>> Start

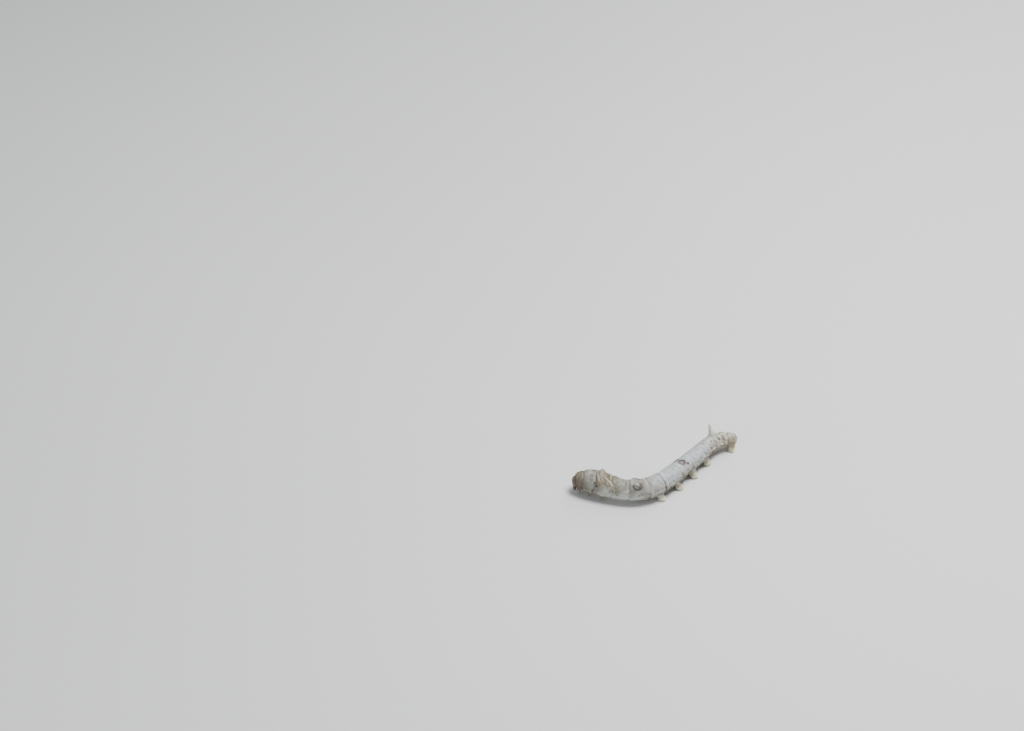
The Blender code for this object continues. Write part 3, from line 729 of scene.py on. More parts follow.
# How strong some colours and the specks are along the body: distance and strength
WARM_ALONG = ((0, 0.55), (3, 0.38), (7, 0.34), (8, 0.85), (12.6, 0.90), (15, 0.50), (19, 0.26),
              (21, 0.42), (24, 0.20), (29, 0.05), (51, 0.05), (56, 0.24), (60, 0.42), (63, 0.70),
              (66, 0.85))
BLUE_ALONG = ((0, 0), (11, 0), (15, 0.42), (18, 0.50), (24, 0.2), (28, 0.30), (30, 0.50), (50, 0.50),
              (55, 0.1))
# Painted shade along the body: darkest over the head end and thorax, where less light falls, with a little
# of the thorax's own darker tone; slight towards the tail.
SHADE_ALONG = ((0, 0.66), (3, 0.80), (6, 0.80), (9, 0.95), (14, 0.96), (18, 0.78), (24, 0.36),
               (29, 0.22), (34, 0.16), (66, 0.15))
SPECKS_ALONG = ((0, 0.5), (3, 0.65), (12, 0.5), (20, 0.35), (50, 0.35), (56, 0.8), (66, 0.9))
# Masks that the skin's mesh carries for its colours, three to an attribute
CHANNELS = {"zones": ("warm", "brown", "blue"), "marks": ("dark", "red", "cream"),
            "tones": ("shade", "dirt_and_shade", "rosy"), "depths": ("hollow", "crest", "specks")}


def wander(angle, seed):
    """A slow waviness round the body, between about -1 and 1."""
    return (0.55 * np.sin(2 * angle + seed * 1.7) + 0.30 * np.sin(5 * angle + seed * 2.9)
            + 0.15 * np.sin(9 * angle + seed * 4.1))


def noise_at(s, angle, size, seed):
    """Smooth noise on the straightened body, about as coarse as size in millimetres."""
    places = np.stack((s, BODY_RADIUS * np.sin(angle), BODY_RADIUS * np.cos(angle)), 1) / size + seed
    return np.array([noise.noise(Vector(place)) for place in places])


def place_noise(points, size, seed):
    """Smooth noise at the points themselves, for the legs and the horn."""
    return np.array([noise.noise(Vector(point)) for point in points / size + seed])


def mark_distance(s, from_back, at, turned):
    """Distance on the skin from a mark's middle."""
    down = np.radians(from_back - turned) * (along("width", s) + along("top", s)) / 2
    return np.hypot(s - at, down)


def line_distance(s, turned, line):
    """Distance on the skin from a line through places, and the share of the line that is nearest."""
    round_body = np.radians(1) * (along("width", s) + along("top", s)) / 2
    best = np.full(len(s), 1e9)
    share = np.zeros(len(s))
    for i, ((s_from, turned_from), (s_to, turned_to)) in enumerate(zip(line, line[1:])):
        run = s_to - s_from
        drop = (turned_to - turned_from) * round_body
        down = (turned - turned_from) * round_body
        t = np.clip(((s - s_from) * run + down * drop) / (run * run + drop * drop), 0, 1)
        gap = np.hypot(s - s_from - t * run, down - t * drop)
        share = np.where(gap < best, (i + t) / (len(line) - 1), share)
        best = np.minimum(best, gap)
    return best, share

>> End

The exercise:
Return the lines above precisely as they appear, beginning at the first line and ending at the line with "return np.array([noise.noise(Vector(point)) for", and nothing after it.

Written answer:
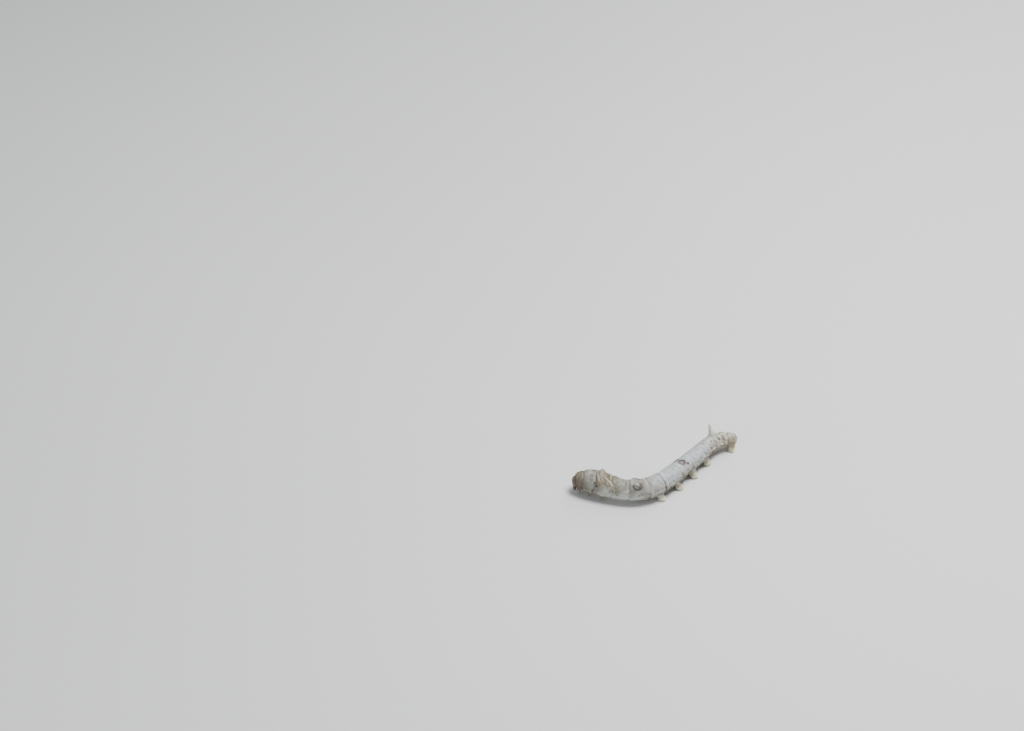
The Blender code for this object continues. Write part 3, from line 729 of scene.py on. More parts follow.
# How strong some colours and the specks are along the body: distance and strength
WARM_ALONG = ((0, 0.55), (3, 0.38), (7, 0.34), (8, 0.85), (12.6, 0.90), (15, 0.50), (19, 0.26),
              (21, 0.42), (24, 0.20), (29, 0.05), (51, 0.05), (56, 0.24), (60, 0.42), (63, 0.70),
              (66, 0.85))
BLUE_ALONG = ((0, 0), (11, 0), (15, 0.42), (18, 0.50), (24, 0.2), (28, 0.30), (30, 0.50), (50, 0.50),
              (55, 0.1))
# Painted shade along the body: darkest over the head end and thorax, where less light falls, with a little
# of the thorax's own darker tone; slight towards the tail.
SHADE_ALONG = ((0, 0.66), (3, 0.80), (6, 0.80), (9, 0.95), (14, 0.96), (18, 0.78), (24, 0.36),
               (29, 0.22), (34, 0.16), (66, 0.15))
SPECKS_ALONG = ((0, 0.5), (3, 0.65), (12, 0.5), (20, 0.35), (50, 0.35), (56, 0.8), (66, 0.9))
# Masks that the skin's mesh carries for its colours, three to an attribute
CHANNELS = {"zones": ("warm", "brown", "blue"), "marks": ("dark", "red", "cream"),
            "tones": ("shade", "dirt_and_shade", "rosy"), "depths": ("hollow", "crest", "specks")}


def wander(angle, seed):
    """A slow waviness round the body, between about -1 and 1."""
    return (0.55 * np.sin(2 * angle + seed * 1.7) + 0.30 * np.sin(5 * angle + seed * 2.9)
            + 0.15 * np.sin(9 * angle + seed * 4.1))


def noise_at(s, angle, size, seed):
    """Smooth noise on the straightened body, about as coarse as size in millimetres."""
    places = np.stack((s, BODY_RADIUS * np.sin(angle), BODY_RADIUS * np.cos(angle)), 1) / size + seed
    return np.array([noise.noise(Vector(place)) for place in places])


def place_noise(points, size, seed):
    """Smooth noise at the points themselves, for the legs and the horn."""
    return np.array([noise.noise(Vector(point)) for point in points / size + seed])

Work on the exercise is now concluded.